The final rejection of Falstaff at Henry V’s coronation is the climax of the play and it is always interesting to see how it is presented. Hiddleston plays the speech almost entirely devoid of emotion and if anything a little rushed. He doesn’t so much as look at Falstaff as look through Falstaff as if he doesn’t see him, which adds real potency to the cutting remark of it all seeming like a dream that once awakened he despises.
This clear intent is summed up with ‘Presume not that I am the thing I was/ For God doth know, so shall the world perceive,/ That I have turn’d away my former self’ [V.v]. It starts off as a pointed remark to Falstaff before Hiddleston turns to to reassure the crowd and at the moment he is truly King Henry V. It suggests a king that has forever switched off his princely persona and has embraced the regal aspect of monarchy and is reinforced by the addition of Eyre to show soldiers rounding up Doll Tearsheet and Mistress Quickly.
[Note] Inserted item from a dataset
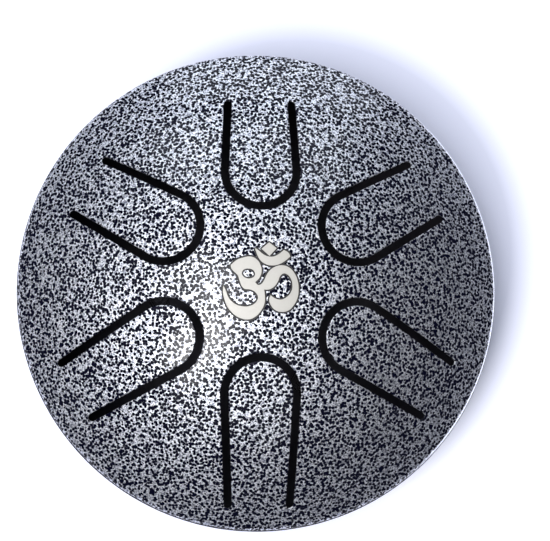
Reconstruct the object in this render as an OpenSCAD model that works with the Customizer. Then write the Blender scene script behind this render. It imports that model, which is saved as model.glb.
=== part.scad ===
// Small steel tongue drum: a shallow playing dome with six tongues cut in it, welded at the rim
// to a deeper bowl that has a sound port and stands on three screwed rubber feet.
// Millimetres, +Z up. The origin is on the axis, at the face the feet stand on.
// The longest tongue, the lowest note, points to the front (-Y).

/* [Shells] */
// Outside diameter of the rim band, without the weld bead
drum_d = 151.2; // [130:0.2:180]
// Rise of the playing dome above the rim band
dome_h = 25; // [18:0.5:32]
// Depth of the bowl below the rim band
bowl_depth = 32; // [26:0.5:40]
// Radius of the bowl's flat bottom
floor_r = 43; // [38:0.5:48]
// Outside radius of the knuckle between the bowl's side and its flat bottom
knuckle_r = 12; // [6:0.5:16]
// Outside radius where each shell turns over into the rim band
turn_r = 3; // [2:0.25:5]
// Height of the upright band that each shell has at the seam
band_h = 1.5; // [1:0.1:4]
// Sheet thickness of the top shell
top_t = 1.2; // [0.8:0.1:1.8]
// Sheet thickness of the bowl
bowl_t = 1.2; // [0.8:0.1:1.8]
// Diameter of the sound port in the bowl's bottom
port_d = 30; // [16:1:42]

/* [Rim weld] */
// Height of the weld bead round the seam
weld_h = 1.8; // [1:0.1:2.6]
// How far the bead stands proud of the rim band
weld_proud = 0.4; // [0.2:0.05:0.8]

/* [Tongues] */
// Width of the cut round each tongue
slot_w = 2.4; // [1.6:0.1:3]
// Distance between the middles of a tongue's two cuts, at its round tip
tongue_w = 22; // [18:0.5:23]
// Distance from the drum's axis to the middle of the cut at each tip
tip_r = 23; // [22:0.5:26]
// Lean of the two cuts towards each other on their way to the root, in degrees
lean = 2.6; // [0:0.1:5]
// Distance from the rim band in to the root of tongue 1, the lowest note
margin_1 = 8.4; // [7.5:0.1:20]
// Distance from the rim band in to the root of tongue 2
margin_2 = 10.9; // [7.5:0.1:20]
// Distance from the rim band in to the root of tongue 3
margin_3 = 12; // [7.5:0.1:20]
// Distance from the rim band in to the root of tongue 4
margin_4 = 14.6; // [7.5:0.1:24]
// Distance from the rim band in to the root of tongue 5
margin_5 = 16; // [7.5:0.1:24]
// Distance from the rim band in to the root of tongue 6, the highest note
margin_6 = 18.6; // [7.5:0.1:24]
// Gap that parts each tongue from the shell along its bending line
root_gap = 0.06; // [0.04:0.01:0.1]

/* [Feet] */
// Flat left free between a foot and the start of the bowl's knuckle
foot_inset = 4; // [1:0.5:8]
// Height of a rubber foot
foot_h = 7; // [6:0.25:12]
// Diameter of a foot where it meets the bowl
foot_d = 14; // [12:0.5:15]
// Diameter of a foot where it meets the table
foot_tip_d = 11.6; // [10.5:0.1:11.9]
// Rounding of the foot's edge at the table
foot_edge_r = 1; // [0.6:0.1:1.4]
// Diameter of the recess for the screw's head
recess_d = 7.6; // [7.4:0.1:8.4]
// Rubber between the recess and the bowl
web_h = 3.2; // [2:0.1:3.3]

/* [Fasteners] */
// Diameter of the screw's shank
screw_d = 3; // [2.5:0.5:3]
// Diameter of the screw's pan head
head_d = 5.6; // [5:0.1:6]
// Height of the screw's pan head
head_h = 2; // [1.6:0.1:2.4]
// Width of the slots in the head's cross recess
cross_w = 0.8; // [0.5:0.1:1]
// Span of the head's cross recess
cross_l = 3.2; // [2.4:0.1:3.6]
// Depth of the head's cross recess
cross_h = 1; // [0.6:0.1:1.2]
// Outside diameter of the washers
washer_d = 7; // [6.4:0.1:7.2]
// Thickness of the washers
washer_t = 0.5; // [0.4:0.05:0.8]
// Width of the nut across its flats
nut_w = 5.5; // [5.5:0.1:6]
// Height of the nut
nut_h = 2.4; // [1.8:0.1:3]
// Length of shank that shows past the nut
shank_end = 1.2; // [0.5:0.1:3]
// Difference in diameter between the shank and the holes it passes
hole_play = 0.2; // [0.1:0.05:0.4]
// Difference in diameter between the shank and the nut's bore
thread_play = 0.1; // [0.05:0.01:0.2]

/* [Hidden] */
$fn = 180;
margins = [margin_1, margin_2, margin_3, margin_4, margin_5, margin_6];
tongue_numbers = [1 : len(margins)];
foot_numbers = [1 : 3];

rim_r = drum_d / 2;
turn_x = rim_r - turn_r;               // centres of both turn-overs
crease = 0.02;                         // by which a round end stands out past the side it joins
overrun = 15;                          // by which a cut or a trimmed form runs on
// Levels, from the table up
bottom_z = foot_h;                     // underside of the bowl's flat bottom
bowl_top_z = bottom_z + bowl_depth;    // where the bowl's side ends and its band starts
seam_z = bowl_top_z + band_h;
dome_foot_z = seam_z + band_h;         // where the top shell's band ends and its turn starts
apex_z = dome_foot_z + dome_h;

// Playing dome: part of a sphere that the rim's turn rounds off
dome_turn_r = turn_r - crease;
dome_r = (pow(dome_h, 2) + pow(turn_x, 2) - pow(dome_turn_r, 2)) / (2 * (dome_h - dome_turn_r));
dome_z = apex_z - dome_r;
dome_turn = acos(turn_x / (dome_r - dome_turn_r));

// Bowl: part of a sphere, rounded off by the rim's turn above and by the knuckle below.
// Its centre is bowl_z = side_p + side_q * bowl_r, from the two round forms that it touches.
bowl_turn_r = turn_r - crease;
bowl_knuckle_r = knuckle_r - crease;
knuckle_z = bottom_z + knuckle_r;
turn_rise = bowl_top_z - knuckle_z;
side_q = (bowl_turn_r - bowl_knuckle_r) / turn_rise;
side_p = (bowl_top_z + knuckle_z) / 2 + (pow(turn_x, 2) - pow(floor_r, 2)
    + pow(bowl_knuckle_r, 2) - pow(bowl_turn_r, 2)) / (2 * turn_rise);
side_b = bowl_turn_r + side_q * (side_p - bowl_top_z);
side_c = pow(bowl_turn_r, 2) - pow(turn_x, 2) - pow(side_p - bowl_top_z, 2);
bowl_r = (side_b + sqrt(pow(side_b, 2) - (1 - pow(side_q, 2)) * side_c)) / (1 - pow(side_q, 2));
bowl_z = side_p + side_q * bowl_r;
bowl_turn = acos(turn_x / (bowl_r - bowl_turn_r));
knuckle_turn = atan2(bowl_z - knuckle_z, floor_r);

// Tongues
tip_x = tip_r + tongue_w / 2;          // centre of the round tip
roots = [for (m = margins) rim_r - m];
tongue_pitch = 360 / len(roots);

// Stack of parts at each foot
recess_top_z = foot_h - web_h;
head_top_z = recess_top_z - washer_t;
bowl_inside_z = bottom_z + bowl_t;
nut_z = bowl_inside_z + washer_t;
shank_top_z = nut_z + nut_h + shank_end;
foot_circle_r = floor_r - foot_inset - foot_d / 2;

coat = [0.42, 0.43, 0.46];
rubber = [0.06, 0.06, 0.065];
steel = [0.74, 0.75, 0.77];

// Tongues go up in pitch from the front, left and right in turn
function tongue_side(i) = i % 2 == 0 ? -1 : 1;
function tongue_angle(i) = -90 + tongue_side(i) * floor(i / 2) * tongue_pitch;
// Feet stand under every second gap between the tongues
function foot_angle(i) = tongue_pitch * (2 * i - 1);

// Half the width at distance x from the axis of a tongue or opening with a tip of radius r
function half_width(r, x) = r - (x - tip_x) * tan(lean);

// Point at distance d from point c, at angle a
function away(c, d, a) = c + d * [cos(a), sin(a)];

// Section of the space inside the top shell's outer face, or of the space at depth t below it
module dome_space(t) {
    turn = [turn_x, dome_foot_z];
    intersection() {
        translate([0, dome_z]) circle(r = dome_r - t);
        union() {
            translate(turn) circle(r = turn_r - t);
            polygon([
                [0, seam_z - overrun],
                [rim_r - t, seam_z - overrun],
                [rim_r - t, dome_foot_z],
                turn,
                away(turn, turn_r + overrun, dome_turn),
                [turn_x, apex_z + overrun],
                [0, apex_z + overrun],
            ]);
        }
        translate([0, seam_z]) square(rim_r + overrun);
    }
}

// Section of the space inside the bowl's outer face, or of the space at depth t inside it
module bowl_space(t) {
    turn = [turn_x, bowl_top_z];
    knuckle = [floor_r, knuckle_z];
    intersection() {
        translate([0, bowl_z]) circle(r = bowl_r - t);
        union() {
            translate(turn) circle(r = turn_r - t);
            translate(knuckle) circle(r = knuckle_r - t);
            polygon([
                [0, seam_z + overrun],
                [0, bottom_z + t],
                [floor_r, bottom_z + t],
                knuckle,
                away(knuckle, knuckle_r + overrun, -knuckle_turn),
                away(turn, turn_r + overrun, -bowl_turn),
                turn,
                [rim_r - t, bowl_top_z],
                [rim_r - t, seam_z + overrun],
            ]);
        }
        square([rim_r + overrun, seam_z]);
    }
}

// Plan of a tongue or opening that has a tip of radius r and runs out to distance x
module blade_plan(r, x) {
    start_y = half_width(r - crease, tip_x);
    end_y = half_width(r - crease, x);
    translate([tip_x, 0]) circle(r = r);
    polygon([[tip_x, -start_y], [x, -end_y], [x, end_y], [tip_x, start_y]]);
}

// Opening in the shell for one tongue: the tongue and the cut round it, with round ends
module opening_plan(root_x) {
    blade_plan(tongue_w / 2 + slot_w / 2, root_x);
    for (side = [-1, 1]) translate([root_x, side * half_width(tongue_w / 2, root_x)]) circle(d = slot_w);
}

// The tongue itself, square at its root
module tongue_plan(root_x) {
    blade_plan(tongue_w / 2 - slot_w / 2, root_x - root_gap);
}

// The whole playing dome, before any cut
module dome_sheet() {
    rotate_extrude() difference() {
        dome_space(0);
        dome_space(top_t);
    }
}

module top_shell() {
    color(coat) difference() {
        dome_sheet();
        for (i = tongue_numbers) rotate(tongue_angle(i)) translate([0, 0, dome_foot_z])
            linear_extrude(dome_h + overrun) opening_plan(roots[i - 1]);
    }
}

module tongue(i) {
    color(coat) intersection() {
        dome_sheet();
        rotate(tongue_angle(i)) translate([0, 0, dome_foot_z])
            linear_extrude(dome_h + overrun) tongue_plan(roots[i - 1]);
    }
}

module bottom_shell() {
    color(coat) difference() {
        rotate_extrude() difference() {
            bowl_space(0);
            bowl_space(bowl_t);
        }
        translate([0, 0, bottom_z - overrun]) cylinder(d = port_d, h = 2 * overrun);
        for (i = foot_numbers) at_foot(i)
            translate([0, 0, bottom_z - overrun]) cylinder(d = screw_d + hole_play, h = 2 * overrun);
    }
}

// Low rounded bead over the seam
module rim_weld() {
    bead_r = (pow(weld_h / 2, 2) + pow(weld_proud, 2)) / (2 * weld_proud);
    color(coat) rotate_extrude() translate([rim_r, seam_z]) intersection() {
        translate([weld_proud - bead_r, 0]) circle(r = bead_r);
        translate([0, -weld_h / 2]) square([weld_proud, weld_h]);
    }
}

module at_foot(i) {
    rotate(foot_angle(i)) translate([foot_circle_r, 0, 0]) children();
}

// Tapered rubber bumper, hollowed from below for the screw's head
module rubber_foot(i) {
    edge_x = foot_tip_d / 2 - foot_edge_r;
    color(rubber) at_foot(i) difference() {
        rotate_extrude() {
            translate([edge_x, foot_edge_r]) circle(r = foot_edge_r);
            polygon([
                [0, 0],
                [edge_x, 0],
                [edge_x, foot_edge_r],
                [foot_tip_d / 2, foot_edge_r],
                [foot_d / 2, foot_h],
                [0, foot_h],
            ]);
        }
        translate([0, 0, -overrun]) cylinder(d = recess_d, h = overrun + recess_top_z);
        translate([0, 0, -overrun]) cylinder(d = screw_d + hole_play, h = 2 * overrun);
    }
}

// Washer with its underside at height z
module washer(z) {
    translate([0, 0, z]) difference() {
        cylinder(d = washer_d, h = washer_t);
        translate([0, 0, -overrun]) cylinder(d = screw_d + hole_play, h = 2 * overrun);
    }
}

module foot_washer(i) {
    color(steel) at_foot(i) washer(head_top_z);
}

module nut_washer(i) {
    color(steel) at_foot(i) washer(bowl_inside_z);
}

// Pan-head screw, driven from below
module foot_screw(i) {
    color(steel) at_foot(i) difference() {
        union() {
            translate([0, 0, head_top_z]) cylinder(d = screw_d, h = shank_top_z - head_top_z);
            pan_head();
        }
        for (turn = [0, 90]) rotate(turn) translate([-cross_l / 2, -cross_w / 2, head_top_z - head_h])
            cube([cross_l, cross_w, cross_h]);
    }
}

// Low domed head, flat where it bears on the washer
module pan_head() {
    crown_r = pow(head_d / 2, 2) / head_h;
    intersection() {
        translate([0, 0, head_top_z - head_h]) cylinder(d = head_d, h = head_h);
        translate([0, 0, head_top_z - head_h + crown_r]) sphere(r = crown_r);
    }
}

// Hex nut, inside the bowl
module foot_nut(i) {
    color(steel) at_foot(i) translate([0, 0, nut_z]) difference() {
        cylinder(d = nut_w / cos(30), h = nut_h, $fn = 6);
        translate([0, 0, -overrun]) cylinder(d = screw_d + thread_play, h = 2 * overrun);
    }
}

top_shell();
bottom_shell();
rim_weld();
for (i = tongue_numbers) tongue(i);
for (i = foot_numbers) rubber_foot(i);
for (i = foot_numbers) foot_washer(i);
for (i = foot_numbers) foot_screw(i);
for (i = foot_numbers) nut_washer(i);
for (i = foot_numbers) foot_nut(i);
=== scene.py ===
import math

import bpy
import numpy as np
from mathutils import Matrix, Vector
from mathutils.geometry import delaunay_2d_cdt, interpolate_bezier


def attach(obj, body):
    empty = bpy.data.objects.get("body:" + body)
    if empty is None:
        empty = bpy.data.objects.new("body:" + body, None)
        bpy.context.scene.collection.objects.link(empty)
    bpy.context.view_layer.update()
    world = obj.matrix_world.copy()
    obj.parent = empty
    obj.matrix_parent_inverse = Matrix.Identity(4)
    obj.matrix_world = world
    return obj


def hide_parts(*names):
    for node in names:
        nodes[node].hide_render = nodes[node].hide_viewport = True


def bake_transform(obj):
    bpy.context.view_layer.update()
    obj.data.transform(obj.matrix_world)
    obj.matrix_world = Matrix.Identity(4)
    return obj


mm = 0.001  # lengths below are in millimetres, and a mesh is scaled as it is made

print("frame: loading the packed drum")
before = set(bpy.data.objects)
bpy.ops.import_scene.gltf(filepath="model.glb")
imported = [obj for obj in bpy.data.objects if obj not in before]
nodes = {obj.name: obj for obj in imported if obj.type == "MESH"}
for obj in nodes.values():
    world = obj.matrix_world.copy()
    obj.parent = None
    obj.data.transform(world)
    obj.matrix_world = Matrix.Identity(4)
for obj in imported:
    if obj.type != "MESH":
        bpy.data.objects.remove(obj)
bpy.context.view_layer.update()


print("finishes: speckled coat, rubber and metals")


def newGroup(name, inputs, outputs):
    group = bpy.data.node_groups.new(name, "ShaderNodeTree")
    for way, sockets in (("INPUT", inputs), ("OUTPUT", outputs)):
        for label, kind in sockets:
            group.interface.new_socket(label, in_out=way, socket_type=kind)
    return group, group.nodes.new("NodeGroupInput"), group.nodes.new("NodeGroupOutput")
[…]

This is the cold detachment that is hinted at earlier and even the ‘I know you not, old man’ [V.v], is delivered almost as a dismissive aside. So whereas ‘old’ has been a central rumination for Falstaff over the course of the play for the new king it is barely even worth thinking about.
Given the nature of The Hollow Crown to package the four history plays under one piece of branding, it makes for an intriguing question mark over Henry V. It is usually seen as a jingoistic piece of theatre – full of rousing speeches and heroic battles against the French. However the Hal we have been given does not appear to be a King we would want to rally behind and it will be interesting to see how Thea Sharrock chooses to present it.